A man’s quest to convince a judge to vacate his 1993 murder conviction based on newly-discovered evidence hit a snag Monday, when a Queens County prosecutor read a letter in court in which the man seemed to implicate himself.

Anthony Nwobi, 52, a Nigerian immigrant from Queens, has spent more than 21 years in prison for the murder of Justin Eze, his childhood friend. Nwobi has maintained Eze’s killer was actually Gregory Reece, the prosecution’s prime witness and owner of the home where the fatal 1992 shooting took place.

Nwobi has filed dozens of Freedom of Information Law requests to the New York City Police Department and Queens District Attorney’s Office, obtaining internal police memos and notes he says show police may have initially thought Reece was the shooter. In a motion to vacate his conviction filed in November, Nwobi alleged the Queens District Attorney’s Office never turned over those documents to his trial lawyer, William Jacobson, in violation of Brady v. Maryland, 373 U.S. 83 (1963) and People v. Rosario, 9 N.Y.2d 286 (1961). Jacobson is now deceased.

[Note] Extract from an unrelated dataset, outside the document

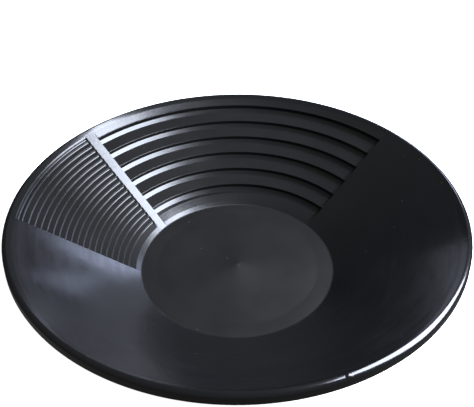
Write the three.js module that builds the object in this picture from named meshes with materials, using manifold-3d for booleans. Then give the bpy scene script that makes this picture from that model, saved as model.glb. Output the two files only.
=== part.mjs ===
// Gold pan: a shallow round pan, moulded in one piece in black polypropylene.
// Millimetres, +Z up. The flat underside of the floor lies on z = 0 and the
// axis of the pan is the Z axis. Azimuths are measured from +X towards +Y.
//
// The moulding is built as its named regions, each one a closed solid:
//   pan_floor          flat round bottom with the moulding gate mark at its centre
//   smooth_wall        the plain part of the sloping wall
//   coarse_riffle_1..6 the six large steps, numbered from the rim downwards
//   riffle_divider     the plain strip between the coarse and the fine steps
//   fine_riffle_wall   the sector with twenty small steps
//   rim                rounded lip with a skirt turned down outside
import * as THREE from 'three';
import { mergeVertices } from 'three/addons/utils/BufferGeometryUtils.js';
import Module from 'manifold-3d';

const wasm = await Module();
wasm.setup();

// ---------- driving dimensions ----------
const panDiameter = 356;        // over the skirt of the rim
const depth = 63.79;            // from the plane of the rim down to the floor inside
const wallAngleDeg = 34.1;      // slope of the wall from the horizontal
const thickness = 2.8;          // floor and wall
const gap = 0.3;                // clearance between neighbouring regions
const segments = 144;           // facets round the full circle

// rim
const beadInner = 0.8;          // rounding between the wall and the top of the rim
const beadTop = 5.5;            // the top itself is rounded only a little
const beadOuter = 1.2;          // rounding between the top and the skirt
const beadFromDeg = 10;         // tilt of the top where it begins on the inner side
const beadToDeg = 45;           // and where it ends on the outer side
const skirtDrop = 8;            // height of the turned down skirt
const skirtFlare = 0.3;         // the skirt leans outwards by this much
const skirtThickness = 2.4;
const rimBand = 3.48;           // plain band of wall that belongs to the rim
const pipAzimuthDeg = 292;      // small raised pip on top of the rim
const pipRadius = 2.2;
const pipHeight = 0.7;
const pipOut = 1.6;             // the pip sits this far outside the crest

// coarse riffles
const coarseCount = 6;
const coarsePitch = 13.43;      // horizontal distance from one riser to the next
const coarseStart = 5.95;       // from the band of the rim to the first riser
const coarseRiser = 3;           // upright face under each crest
const coarseFacet = 2.75;       // steep face at the foot of the riser, as wide as high
const coarseRecess = 0.5;       // crests lie this much under the plain wall
const coarseLevel = 2.8;        // level part of the lowest ledge, next to its facet
const coarseEndDeg = 37.9;      // azimuth of the far end of the coarse sector

// fine riffles
const fineCount = 20;
const finePitch = 4.267;
const fineTopPitch = 2.7;       // the first two risers are closer together
const fineStart = 1.25;         // from the band of the rim to the first riser
const fineRiser = 1.2;
const fineFacet = 0.5;
const fineRecess = 0.3;
const fineEndDeg = 182.6;       // direction of the edge between fine and smooth wall
const fineEndOffset = 5.27;     // distance of that edge from the axis of the pan

// plain strip between the two riffled sectors
const dividerDeg = 138.93;      // direction in which the strip runs outwards
const dividerOffset = 7.9;      // distance of its centre line from the axis
const dividerWidth = 5.4;       // where it would pass the axis
const dividerSpreadDeg = 1.15;  // it widens outwards by this angle

// plain band left between the lowest steps and the floor
const footBand = 4.1;

// moulding gate mark in the middle of the floor
const gateRadius = 3;
const gateHeight = 0.35;

// ---------- derived dimensions ----------
const slope = Math.tan(THREE.MathUtils.degToRad(wallAngleDeg));
const slant = Math.sqrt(1 + slope * slope);
const height = thickness + depth;
const skirtRadius = panDiameter / 2;
const beadFrom = THREE.MathUtils.degToRad(beadFromDeg);
const beadTo = THREE.MathUtils.degToRad(beadToDeg);
const crestWidth =
  beadInner * Math.sin(beadFrom) +
  beadTop * (Math.sin(beadTo) - Math.sin(beadFrom)) +
  beadOuter * (1 - Math.sin(beadTo));
const crestRadius = skirtRadius - skirtFlare - crestWidth;
const lipRadius = crestRadius - beadInner * (slant - 1) / slope;
const floorRadius = lipRadius - depth / slope;
const rimJoint = lipRadius - rimBand;
const shiftOut = thickness * slope / slant;
const shiftDown = thickness / slant;
const wallDrop = thickness * slant;

// height of the inner face of the plain wall at a radius
function inner(r) {
  return height + (r - lipRadius) * slope;
}

// height of the outer face of the plain wall at a radius
function outer(r) {
  return inner(r) - wallDrop;
}

// ---------- geometry helpers ----------
// closed solid of manifold-3d from a three.js geometry
function solid(geometry) {
  const bare = geometry.clone();
  bare.deleteAttribute('normal');
  bare.deleteAttribute('uv');
  const merged = mergeVertices(bare, 1e-4);
  const vertProperties = new Float32Array(merged.attributes.position.array);
  const source = merged.index.array;
  const kept = [];
  for (let i = 0; i < source.length; i += 3) {
    const a = source[i];
    const b = source[i + 1];
    const c = source[i + 2];
    if (a !== b && b !== c && c !== a) {
      kept.push(a, b, c);
    }
  }
  const triVerts = new Uint32Array(kept);
  return new wasm.Manifold(new wasm.Mesh({ numProp: 3, vertProperties, triVerts }));
}

// full ring or disc turned about the Z axis from a list of [radius, height];
// the list runs anticlockwise when radius points right and height points up
function turned(points) {
  const profile = points.map(([r, z]) => new THREE.Vector2(r, z));
  const onAxis = points[0][0] === 0 && points[points.length - 1][0] === 0;
  if (!onAxis) {
    profile.push(profile[0].clone());
  }
  const geometry = new THREE.LatheGeometry(profile, segments);
  geometry.rotateX(Math.PI / 2);
  return solid(geometry);
}

// point at a distance along a line that runs outwards in a direction and
// passes the axis at an offset to its left
function onLine(line, distance) {
  const a = THREE.MathUtils.degToRad(line.deg);
  const x = distance * Math.cos(a) - line.offset * Math.sin(a);
  const y = distance * Math.sin(a) + line.offset * Math.cos(a);
  return new THREE.Vector2(x, y);
}

// upright prism over the sector from one line anticlockwise to another
function sector(from, to) {
  const near = floorRadius / 2;
  const far = skirtRadius * 1.3;
  const corners = [onLine(from, near), onLine(from, far)];
  const span = (to.deg - from.deg + 360) % 360;
  const steps = Math.max(1, Math.ceil(span / 40));
  for (let i = 1; i < steps; i += 1) {
    const a = THREE.MathUtils.degToRad(from.deg + span * i / steps);
    corners.push(new THREE.Vector2(far * Math.cos(a), far * Math.sin(a)));
  }
  corners.push(onLine(to, far), onLine(to, near));
  const shape = new THREE.Shape(corners);
  const options = { depth: height * 2, bevelEnabled: false, steps: 1 };
  const geometry = new THREE.ExtrudeGeometry(shape, options);
  geometry.translate(0, 0, -height / 2);
  return solid(geometry);
}

// edge line moved sideways, to leave half of the gap on each side of it
function moved(line, distance) {
  return { deg: line.deg, offset: line.offset + distance };
}

const coarseEnd = { deg: coarseEndDeg, offset: 0 };
const dividerRight = {
  deg: dividerDeg - dividerSpreadDeg / 2,
  offset: dividerOffset - dividerWidth / 2,
};
const dividerLeft = {
  deg: dividerDeg + dividerSpreadDeg / 2,
  offset: dividerOffset + dividerWidth / 2,
};
const fineEnd = { deg: fineEndDeg, offset: fineEndOffset };

// region of a turned solid between two edge lines
function between(ring, from, to) {
  return ring.intersect(sector(moved(from, gap / 2), moved(to, -gap / 2)));
}

// ---------- plain wall ----------
const wallTop = rimJoint - gap / 2;
const wallFoot = floorRadius + gap / 2;
const outerFoot = lipRadius - (height - wallDrop) / slope;

// inner corner points are listed from the rim downwards, the closed profile
// then comes back up along the outer face
function wallRing(innerPoints) {
  const down = innerPoints.slice();
  const back = [
    [wallFoot, 0],
    [outerFoot, 0],
    [wallTop, outer(wallTop)],
  ];
  return turned([...down, ...back]);
}

const plainRing = wallRing([
  [wallTop, inner(wallTop)],
  [wallFoot, inner(wallFoot)],
]);

// ---------- steps ----------
// inner corner points of a stair of riffles from the top crest to the foot
function stair(count, pitch, topPitch, first, riser, facet, recess) {
  const steps = [];
  for (let i = 0; i < count; i += 1) {
    const r = i === 0 ? first : first - topPitch - (i - 1) * pitch;
    const crest = inner(r) - recess;
    const foot = crest - riser - facet;
    steps.push([[r, crest], [r, crest - riser], [r - facet, foot]]);
  }
  return steps;
}

const firstCoarse = rimJoint - coarseStart;
const coarse = stair(
  coarseCount,
  coarsePitch,
  coarsePitch,
  firstCoarse,
  coarseRiser,
  coarseFacet,
  coarseRecess,
);
const firstFine = rimJoint - fineStart;
const fine = stair(
  fineCount,
  finePitch,
  fineTopPitch,
  firstFine,
  fineRiser,
  fineFacet,
  fineRecess,
);
const bandTop = floorRadius + footBand;

// strip of constant wall thickness that follows inner corner points
function followingRing(points) {
  const back = points.map(([r, z]) => [r + shiftOut, z - shiftDown]).reverse();
  return turned([...points, ...back]);
}

const coarseSolids = coarse.map((step, i) => {
  const points = step.slice();
  if (i === 0) {
    // the plain band above the first riser has no recess
    points[0] = [firstCoarse, inner(firstCoarse)];
    points.unshift([wallTop - shiftOut, inner(wallTop - shiftOut)]);
  }
  if (i + 1 < coarseCount) {
    const next = coarse[i + 1][0];
    const last = step[2];
    const side = gap * slant;
    const fall = (last[1] - next[1]) / (last[0] - next[0]);
    points.push([next[0] + side, next[1] + side * fall]);
    return followingRing(points);
  }
  // the lowest ledge starts level and runs on over the plain band to the floor
  points.push([step[2][0] - coarseLevel, step[2][1]]);
  points.push([bandTop, inner(bandTop) - coarseRecess]);
  points.push([wallFoot, inner(wallFoot)]);
  const back = [
    [wallFoot, 0],
    [outerFoot, 0],
    [bandTop + shiftOut, outer(bandTop + shiftOut)],
    [step[2][0] + shiftOut, step[2][1] - shiftDown],
    [step[1][0] + shiftOut, step[1][1] - shiftDown],
    [step[0][0] + shiftOut, step[0][1] - shiftDown],
  ];
  return turned([...points, ...back]);
});

const finePoints = [[wallTop, inner(wallTop)]];
for (const step of fine) {
  finePoints.push(...step);
}
finePoints.push([bandTop, inner(bandTop)]);
finePoints.push([wallFoot, inner(wallFoot)]);
const fineRing = wallRing(finePoints);

// ---------- rim ----------
const rimInner = rimJoint + gap / 2;
// rounded top from the skirt over the crest to the wall, as arcs of one
// tilt after another; each is listed from its greater tilt to its smaller one
const bead = [];
function arc(radius, r, z, from, to, steps) {
  for (let i = bead.length ? 1 : 0; i <= steps; i += 1) {
    const tilt = from + (to - from) * i / steps;
    bead.push([r + radius * Math.sin(tilt), z + radius * Math.cos(tilt)]);
  }
}
const innerZ = height - beadInner;
const topR = crestRadius - (beadTop - beadInner) * Math.sin(beadFrom);
const topZ = innerZ - (beadTop - beadInner) * Math.cos(beadFrom);
const outerR = topR + (beadTop - beadOuter) * Math.sin(beadTo);
const outerZ = topZ + (beadTop - beadOuter) * Math.cos(beadTo);
arc(beadOuter, outerR, outerZ, Math.PI / 2, beadTo, 3);
arc(beadTop, topR, topZ, beadTo, beadFrom, 4);
arc(beadInner, crestRadius, innerZ, beadFrom, -Math.atan(slope), 3);
const skirtInner = skirtRadius - skirtThickness;
const underLip = skirtInner - skirtFlare;
let rim = turned([
  [rimInner, outer(rimInner)],
  [underLip, outer(underLip)],
  [skirtInner, height - skirtDrop],
  [skirtRadius, height - skirtDrop],
  ...bead,
  [rimInner, inner(rimInner)],
]);

// low rounded pip joined to the top of the rim
const pipBall = (pipRadius * pipRadius + pipHeight * pipHeight) / (2 * pipHeight);
const ball = new THREE.SphereGeometry(pipBall, 40, 28);
const pipAngle = THREE.MathUtils.degToRad(pipAzimuthDeg);
const pipX = (crestRadius + pipOut) * Math.cos(pipAngle);
const pipY = (crestRadius + pipOut) * Math.sin(pipAngle);
ball.translate(pipX, pipY, height + pipHeight / 2 - pipBall);
const post = new THREE.CylinderGeometry(pipRadius * 0.8, pipRadius * 0.8, 4, 28);
post.rotateX(Math.PI / 2);
post.translate(pipX, pipY, height);
rim = rim.add(solid(ball).intersect(solid(post)));

// ---------- floor ----------
const floorEdge = floorRadius - gap / 2;
const gateBall = (gateRadius * gateRadius + gateHeight * gateHeight) / (2 * gateHeight);
const gate = [];
for (let i = 0; i <= 4; i += 1) {
  const r = gateRadius * (4 - i) / 4;
  gate.push([r, thickness + gateHeight - gateBall + Math.sqrt(gateBall * gateBall - r * r)]);
}
const floor = turned([
  [0, 0],
  [floorEdge, 0],
  [floorEdge, thickness],
  ...gate,
]);

// ---------- assembly ----------
const group = new THREE.Group();
group.name = 'gold_pan';

// one named mesh with its own material from a finished solid
function node(name, body, roughness) {
  const mesh = body.getMesh();
  const geometry = new THREE.BufferGeometry();
  const positions = new Float32Array(mesh.vertProperties);
  geometry.setAttribute('position', new THREE.BufferAttribute(positions, 3));
  geometry.setIndex(new THREE.BufferAttribute(new Uint32Array(mesh.triVerts), 1));
  geometry.computeVertexNormals();
  const colour = new THREE.Color(0x1b1c1e);
  const material = new THREE.MeshStandardMaterial({ color: colour, roughness, metalness: 0 });
  material.name = 'black_polypropylene';
  const part = new THREE.Mesh(geometry, material);
  part.name = name;
  group.add(part);
}

node('pan_floor', floor, 0.55);
node('smooth_wall', between(plainRing, fineEnd, coarseEnd), 0.35);
coarseSolids.forEach((body, i) => {
  node(`coarse_riffle_${i + 1}`, between(body, coarseEnd, dividerRight), 0.4);
});
node('riffle_divider', between(plainRing, dividerRight, dividerLeft), 0.35);
node('fine_riffle_wall', between(fineRing, dividerLeft, fineEnd), 0.4);
node('rim', rim, 0.35);

export default group;
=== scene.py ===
"""Gold pan: one moulding of black polypropylene on a pale studio floor.

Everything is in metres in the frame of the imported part, with +Z up and the
axis of the pan on the Z axis. The sizes of the pan are written in millimetres,
those of the studio in metres.
"""

import math

import bmesh
import bpy
from mathutils import Euler, Matrix


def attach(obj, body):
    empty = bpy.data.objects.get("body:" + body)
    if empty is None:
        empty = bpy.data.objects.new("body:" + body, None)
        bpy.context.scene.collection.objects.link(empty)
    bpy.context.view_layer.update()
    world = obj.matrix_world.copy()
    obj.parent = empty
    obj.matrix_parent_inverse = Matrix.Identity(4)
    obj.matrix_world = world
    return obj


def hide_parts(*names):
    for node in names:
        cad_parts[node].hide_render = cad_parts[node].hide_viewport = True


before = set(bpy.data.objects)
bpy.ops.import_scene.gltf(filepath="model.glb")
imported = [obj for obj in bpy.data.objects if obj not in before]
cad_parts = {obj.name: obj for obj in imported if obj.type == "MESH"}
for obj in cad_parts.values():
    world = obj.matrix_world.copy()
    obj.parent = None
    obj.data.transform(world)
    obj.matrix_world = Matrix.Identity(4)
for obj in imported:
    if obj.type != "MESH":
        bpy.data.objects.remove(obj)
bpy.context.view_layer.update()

MM = 0.001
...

In a reply brief filed Monday, the district attorney’s office claimed it had given Jacobson all the documents it had. And in a hearing before Acting Queens County Supreme Court Justice Joel Blumenfeld (See Profile), Assistant District Attorney Robert Masters read from a 2009 letter Nwobi wrote to the detective who originally investigated the case.

“As I was shooting, Gregory was swinging my arms and one of the bullets accidentally struck my friend … and he died,” Nwobi wrote. William Kleinfelder, the now-retired detective, gave the letter to prosecutors on Friday, Masters said.

After the hearing, Nwobi’s attorney, Rita Dave, said she was aware her client sent a letter to the detective years ago but did not know its contents.

“You always have to gear up for some sort of battle,” she said.

Blumenfeld set a court date for June 13 but may issue a decision on the alleged Brady and Rosario violations before then.